Source: RT
Iran accuses Israel and the USA of assassinating an Iranian nuclear
professor in Tehran, pointing to a string of attacks against such
scientists in the country.
Both countries have denied the accusations, according to AP.
Iran's vice-president reacted to the attack by saying it would not stop "progress" in the country's nuclear program.
“Those
who claim to be combating terrorism have targeted Iranian scientists.
They should know that Iranian scientists are more determined than ever
in striding towards Iran's progress," Vice President Mohammad Reza Rahimi told state television.
Identified
by Iranian media as Mostafa Ahmadi Roshan, the chemistry expert was
killed on January 11 in a car-bomb explosion, while two others were
injured.
"This morning a motorcyclist attached a bomb to a Peugeot 405, which exploded," the deputy governor of Tehran province, Safar Ali Baratloo, was quoted by the ILNA news agency as saying.
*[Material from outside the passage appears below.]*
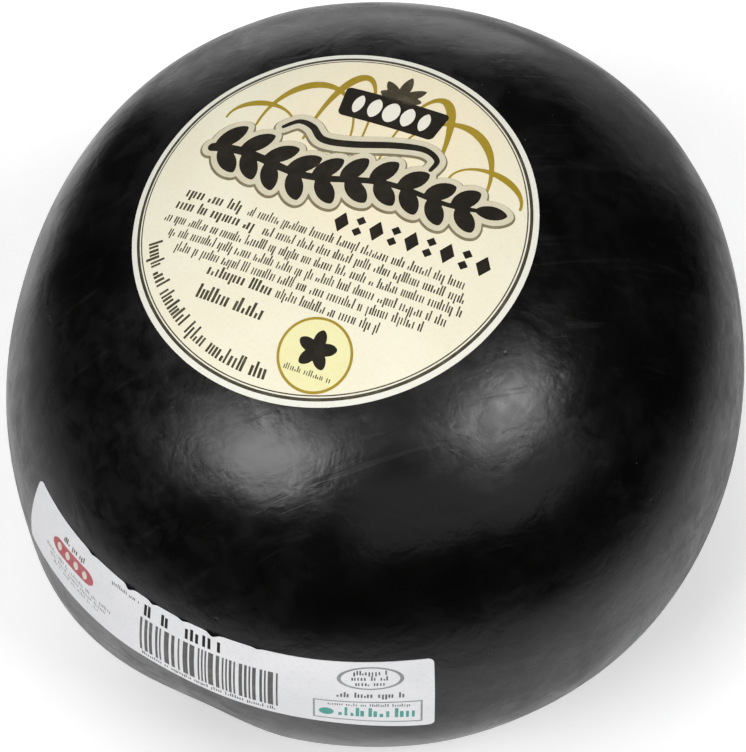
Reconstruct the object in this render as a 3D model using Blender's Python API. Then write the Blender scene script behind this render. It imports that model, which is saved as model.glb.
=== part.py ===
"""A small ball of semi-hard cheese in a black wax coat, with a round paper label on its crown and a
paper strip label on its side.

The frame is in metres with +Z up. The ball stands upright on the flat foot that it got while it ripened,
and the origin is the middle of that foot. The front, where the strip label starts, faces -Y.
"""

import math

import bmesh
import bpy
from mathutils import Vector

# The ball's form: a superellipse turned about Z, with a slightly oval and slightly square plan.
EQUATOR_R = 0.0598
CROWN_RISE = 0.837 * EQUATOR_R
BELLY_DROP = 0.784 * EQUATOR_R
PROFILE_POWER = 2.365
HALF_BLEND = 3.0
FOOT_CUT = 0.0013
EQUATOR_Z = BELLY_DROP - FOOT_CUT

# Each plan wave is (lobes, share of the radius, azimuth of its first lobe in degrees).
PLAN_WAVES = (
    (2, 0.0166, 49.5),
    (3, 0.0062, -30.7),
    (4, 0.0110, 20.7),
)

# Each lump is (azimuth and latitude in degrees, angular width in degrees, height). A dent's is negative.
LUMPS = (
    (-135.7, -14.9, 10.1, -0.0012),
    (-147.9, 1.9, 22.3, -0.0012),
    (-164.0, -12.3, 15.8, 0.0019),
    (-96.9, -8.2, 11.8, 0.0008),
    (-93.7, 17.2, 12.8, -0.0006),
    (62.0, -28.0, 20.0, 0.0007),
    (-28.0, -38.0, 16.0, -0.0006),
)

# The labels are paper. The clearance keeps their solids apart from the ball's.
PAPER_THICKNESS = 0.0002
LABEL_CLEARANCE = 0.0003
ROUND_LABEL_R = 0.514 * EQUATOR_R
STRIP_LENGTH = 0.0740
STRIP_WIDTH = 0.0183
STRIP_CORNER_R = 0.0010
STRIP_AZIMUTH = -129.8
STRIP_MID_RISE = 0.0102
STRIP_TILT = -8.4

# How finely each surface is divided.
BALL_CUTS = 19
DISC_RINGS = 7
DISC_SPOKES = 48
STRIP_COLUMNS = 26
STRIP_ROWS = 5
CORNER_STEPS = 3


def plan_radius(azimuth):
    """The equator's radius at this azimuth."""
    waves = sum(
        share * math.cos(lobes * (azimuth - math.radians(first)))
        for lobes, share, first in PLAN_WAVES
    )
    return EQUATOR_R * (1 + waves)


def half_height(sine):
    """The crown's rise above the equator, easing into the belly's drop below it."""
    middle = (CROWN_RISE + BELLY_DROP) / 2
    half_gap = (CROWN_RISE - BELLY_DROP) / 2
    return middle + half_gap * math.tanh(HALF_BLEND * sine)


def unit(azimuth, latitude):
    flat = math.cos(latitude)
    return Vector(
        (flat * math.cos(azimuth), flat * math.sin(azimuth), math.sin(latitude))
    )


def lump_height(direction):
    total = 0.0
    for azimuth, latitude, width, height in LUMPS:
        centre = unit(math.radians(azimuth), math.radians(latitude))
        away = direction.angle(centre) / math.radians(width)
        total += height * math.exp(-away * away)
    return total


def on_surface(direction):
    """The point of the ball's surface that lies this way from the middle of its equator."""
    direction = direction.normalized()
    flat = math.hypot(direction.x, direction.y)
    across = flat / plan_radius(math.atan2(direction.y, direction.x))
    along = abs(direction.z) / half_height(direction.z)
    reach = (across**PROFILE_POWER + along**PROFILE_POWER) ** (-1 / PROFILE_POWER)
    point = direction * (reach + lump_height(direction))
    return point + Vector((0, 0, EQUATOR_Z))


def normal_at(direction):
    """The outward normal there, from the surface a small step to either side."""
    direction = direction.normalized()
    aside = direction.orthogonal().normalized()
    other = direction.cross(aside)
    step = 1e-3
    run = on_surface(direction + aside * step) - on_surface(direction - aside * step)
    rise = on_surface(direction + other * step) - on_surface(direction - other * step)
    return run.cross(rise).normalized()


def lifted(direction, height):
    return on_surface(direction) + normal_at(direction) * height


def crown_direction(x, y):
    """The way from the equator's middle to the crown's surface above (x, y)."""
    share = math.hypot(x, y) / plan_radius(math.atan2(y, x))
    rise = CROWN_RISE * (1 - share**PROFILE_POWER) ** (1 / PROFILE_POWER)
    return Vector((x, y, rise))


def side_direction(azimuth, rise):
    """The way to the side's surface at this azimuth, this far above the equator."""
    drop = abs(rise) / half_height(rise / EQUATOR_R)
    flat = plan_radius(azimuth) * (1 - drop**PROFILE_POWER) ** (1 / PROFILE_POWER)
    return Vector((flat * math.cos(azimuth), flat * math.sin(azimuth), rise))


def clear_scene():
    for old in list(bpy.data.objects):
        bpy.data.objects.remove(old, do_unlink=True)


def material(name, colour, roughness):
    made = bpy.data.materials.new(name)
    made.use_nodes = True
    shader = made.node_tree.nodes["Principled BSDF"]
    shader.inputs["Base Color"].default_value = (*colour, 1)
    shader.inputs["Roughness"].default_value = roughness
    shader.inputs["Metallic"].default_value = 0.0
    return made


def add_object(name, bm, finish):
    bmesh.ops.recalc_face_normals(bm, faces=bm.faces)
    mesh = bpy.data.meshes.new(name)
    bm.to_mesh(mesh)
    bm.free()
    mesh.shade_smooth()
    mesh.set_sharp_from_angle(angle=math.radians(35))
    mesh.materials.append(finish)
    made = bpy.data.objects.new(name, mesh)
    bpy.context.scene.collection.objects.link(made)
    return made


def even_angles(value):
    """Spreads a cube face's grid so that its cells take equal angles once they are on a ball."""
    return math.tan(value * math.pi / 4)


def waxed_ball(finish):
    """The cheese in its wax coat: a cube's grid blown up onto the ball's surface, cut flat at the foot."""
    bm = bmesh.new()
    bmesh.ops.create_cube(bm, size=2)
    bmesh.ops.subdivide_edges(bm, edges=bm.edges, cuts=BALL_CUTS, use_grid_fill=True)
    for vert in bm.verts:
        vert.co = on_surface(Vector(even_angles(value) for value in vert.co))
    cut = bmesh.ops.bisect_plane(
        bm,
        geom=[*bm.verts, *bm.edges, *bm.faces],
        dist=1e-6,
        plane_co=(0, 0, 0),
        plane_no=(0, 0, 1),
        clear_inner=True,
    )
    rim = [item for item in cut["geom_cut"] if isinstance(item, bmesh.types.BMEdge)]
    bmesh.ops.edgeloop_fill(bm, edges=rim)
    return add_object("waxed_cheese_ball", bm, finish)


def paper_on_ball(name, bm, finish):
    """A sheet that already lies clear of the ball, given the paper's thickness outwards."""
    made = add_object(name, bm, finish)
    paper = made.modifiers.new("paper", "SOLIDIFY")
    paper.thickness = PAPER_THICKNESS
    paper.offset = 1.0
    return made


def round_label(finish):
    """The round label, laid over the crown."""
    bm = bmesh.new()
    hub = bm.verts.new(lifted(Vector((0, 0, 1)), LABEL_CLEARANCE))
    rings = []
    for ring in range(1, DISC_RINGS + 1):
        radius = ROUND_LABEL_R * ring / DISC_RINGS
        turns = [2 * math.pi * spoke / DISC_SPOKES for spoke in range(DISC_SPOKES)]
        rings.append(
            [
                bm.verts.new(
                    lifted(
                        crown_direction(radius * math.cos(turn), radius * math.sin(turn)),
                        LABEL_CLEARANCE,
                    )
                )
                for turn in turns
            ]
        )
    for spoke in range(DISC_SPOKES):
        after = (spoke + 1) % DISC_SPOKES
        bm.faces.new((hub, rings[0][spoke], rings[0][after]))
        for inner, outer in zip(rings, rings[1:]):
            bm.faces.new((inner[spoke], outer[spoke], outer[after], inner[after]))
    return paper_on_ball("round_label", bm, finish)


def strip_stations():
    """Where the strip's columns stand along it, closer together in the rounded corners."""
    corner = [
        STRIP_CORNER_R * (1 - math.cos(math.pi / 2 * step / CORNER_STEPS))
        for step in range(CORNER_STEPS)
    ]
    half = STRIP_LENGTH / 2
    first = -half + STRIP_CORNER_R
    middle = [
        first + (STRIP_LENGTH - 2 * STRIP_CORNER_R) * column / STRIP_COLUMNS
        for column in range(STRIP_COLUMNS + 1)
    ]
    return [-half + d for d in corner] + middle + [half - d for d in reversed(corner)]


def strip_half_width(along):
    """Half the strip's width there, less in its rounded corners."""
    into_corner = STRIP_CORNER_R - (STRIP_LENGTH / 2 - abs(along))
    if into_corner <= 0:
        return STRIP_WIDTH / 2
    rounded = math.sqrt(max(STRIP_CORNER_R**2 - into_corner**2, 0))
    return STRIP_WIDTH / 2 - STRIP_CORNER_R + rounded


def strip_direction(along, across):
    """The way to a point of the strip, which runs round the side with a slight tilt."""
    tilt = math.radians(STRIP_TILT)
    run = along * math.cos(tilt) - across * math.sin(tilt)
    rise = along * math.sin(tilt) + across * math.cos(tilt)
    return side_direction(
        math.radians(STRIP_AZIMUTH) + run / EQUATOR_R, STRIP_MID_RISE + rise
    )


def strip_label(finish):
    """The strip label, wrapped round the side a little above the equator."""
    bm = bmesh.new()
    columns = []
    for along in strip_stations():
        half = strip_half_width(along)
        columns.append(
            [
                bm.verts.new(
                    lifted(
                        strip_direction(along, half * (2 * row / STRIP_ROWS - 1)),
                        LABEL_CLEARANCE,
                    )
                )
                for row in range(STRIP_ROWS + 1)
            ]
        )
    for left, right in zip(columns, columns[1:]):
        for row in range(STRIP_ROWS):
            bm.faces.new((left[row], right[row], right[row + 1], left[row + 1]))
    return paper_on_ball("strip_label", bm, finish)


def main():
    clear_scene()
    waxed_ball(material("black_wax", (0.012, 0.012, 0.012), 0.32))
    round_label(material("cream_paper", (0.86, 0.82, 0.66), 0.55))
    strip_label(material("white_paper", (0.82, 0.83, 0.84), 0.5))


main()
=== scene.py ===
"""The looks of the waxed ball of cheese: the wax coat, the two paper labels with their print, a pale floor,
soft light and the camera.

Everything is in metres in the CAD frame, unless a name or a comment says mm. Points of the print are in mm on
the flat label, x to the right and y up, from the label's middle.
"""

import math

import bmesh
import bpy
import numpy as np
from mathutils import Matrix, Vector

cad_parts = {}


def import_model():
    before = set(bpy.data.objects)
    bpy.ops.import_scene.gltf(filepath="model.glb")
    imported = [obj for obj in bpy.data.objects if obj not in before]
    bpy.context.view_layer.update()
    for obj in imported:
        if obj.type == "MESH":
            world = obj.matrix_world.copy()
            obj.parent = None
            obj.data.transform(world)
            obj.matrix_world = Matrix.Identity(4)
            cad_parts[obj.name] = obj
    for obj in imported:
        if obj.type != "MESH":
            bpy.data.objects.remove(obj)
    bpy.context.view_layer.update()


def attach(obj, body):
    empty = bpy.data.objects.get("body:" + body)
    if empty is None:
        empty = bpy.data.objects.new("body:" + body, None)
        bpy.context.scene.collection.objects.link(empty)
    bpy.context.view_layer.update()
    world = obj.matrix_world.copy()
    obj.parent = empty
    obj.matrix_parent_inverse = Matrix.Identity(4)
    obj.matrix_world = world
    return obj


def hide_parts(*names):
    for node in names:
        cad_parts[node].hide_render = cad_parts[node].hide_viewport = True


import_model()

# The ball's form, as in the CAD: a superellipse turned about Z, with an oval and slightly square plan.
EQUATOR_R = 0.0598
CROWN_RISE = 0.837 * EQUATOR_R
BELLY_DROP = 0.784 * EQUATOR_R
PROFILE_POWER = 2.365
HALF_BLEND = 3.0
FOOT_CUT = 0.0013
EQUATOR_Z = BELLY_DROP - FOOT_CUT

# Each plan wave is (lobes, share of the radius, azimuth of its first lobe in degrees).
PLAN_WAVES = ((2, 0.0166, 49.5), (3, 0.0062, -30.7), (4, 0.0110, 20.7))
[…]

The magnetic bomb, attached under Mostafa Ahmadi Roshan’s car, went off at a faculty of Iran's Allameh Tabatai University.
"The
bomb was a magnetic one and the same as the ones previously used for
the assassination of the scientists, and the work of the Zionists
[Israelis]," Fars quoted Safarali Baratloo as saying.
Mostafa
Ahmadi Roshan, 32, was a director of the Natanz Uranium enrichment
facility in central Iran and specialized in making polymeric membranes
which are used to separate gases. The technology of gas separation is
required for the enrichment of uranium.
The blast follows
confirmation made by the International Atomic Energy Agency on Monday
that Iran has begun to enrich uranium in a new, underground bunker in
Fordo, southwest of Tehran. The United States, Britain, France and
Germany responded to the IAEA’s conformation, calling it an unacceptable
"violation" of UN Security Council resolutions.
The
blast, which comes amid extremely high international tensions over
Iran's nuclear program, is not the first crime against Iranian
scientists involved in nuclear activities. Another three scientists were
killed in 2010 and 2011 in similar circumstances. Those attacks were
also considered by Iranian officials as assassination operations carried
out by Israel's Mossad intelligence service, possibly with help from US
counterparts.
The international community believes, though,
that Iran’s nuclear program is merely a front for its ambitions to
create a nuclear weapon.
Tehran firmly denies that its nuclear
program is for anything other but peaceful purposes and threatened to
close the strategically important Strait of Hormuz, if Israel or the
United States attacks Iran.
Dr. Maher Salloum of the Universal
Peace Federation, believes Iran’s claims that the US or Israel were
behind the assassination is a fair accusation.
“Consecutive
assassinations against nuclear scientists inside Iran will lead to an
example of how the West, actually, and the US, specifically, through
Mossad or through the CIA, will always engineer or handle such
assassinations inside Tehran,” he told RT.
Salloum also said a regional war would be likely if both sides continue escalating tensions. “I
am predicting a certain regional war in the area if tension grows by
time, and incidents, they grow like a snowball in the Gulf region, and
specifically in the Strait of Hormuz, where Iran has shown its military
power. So this will eventually escalate the situation inside the Gulf
and specifically in Hormuz.”
War correspondent Eric Margolis
told RT that the latest assassination, which he describes as an
international crime, will not seriously affect Iran’s nuclear program. “It
may slow things down, but it won’t end them because Iran is a big
country, it has a large cadre of scientists. It will continue to work.”
According
to Margolis, possible retaliation from Iran could be directed against
Israeli or American scientific figures or diplomats in the region. “The Iranians are very anxious to get revenge, but they are being cautious because war seems not so far away in the Gulf,” he added.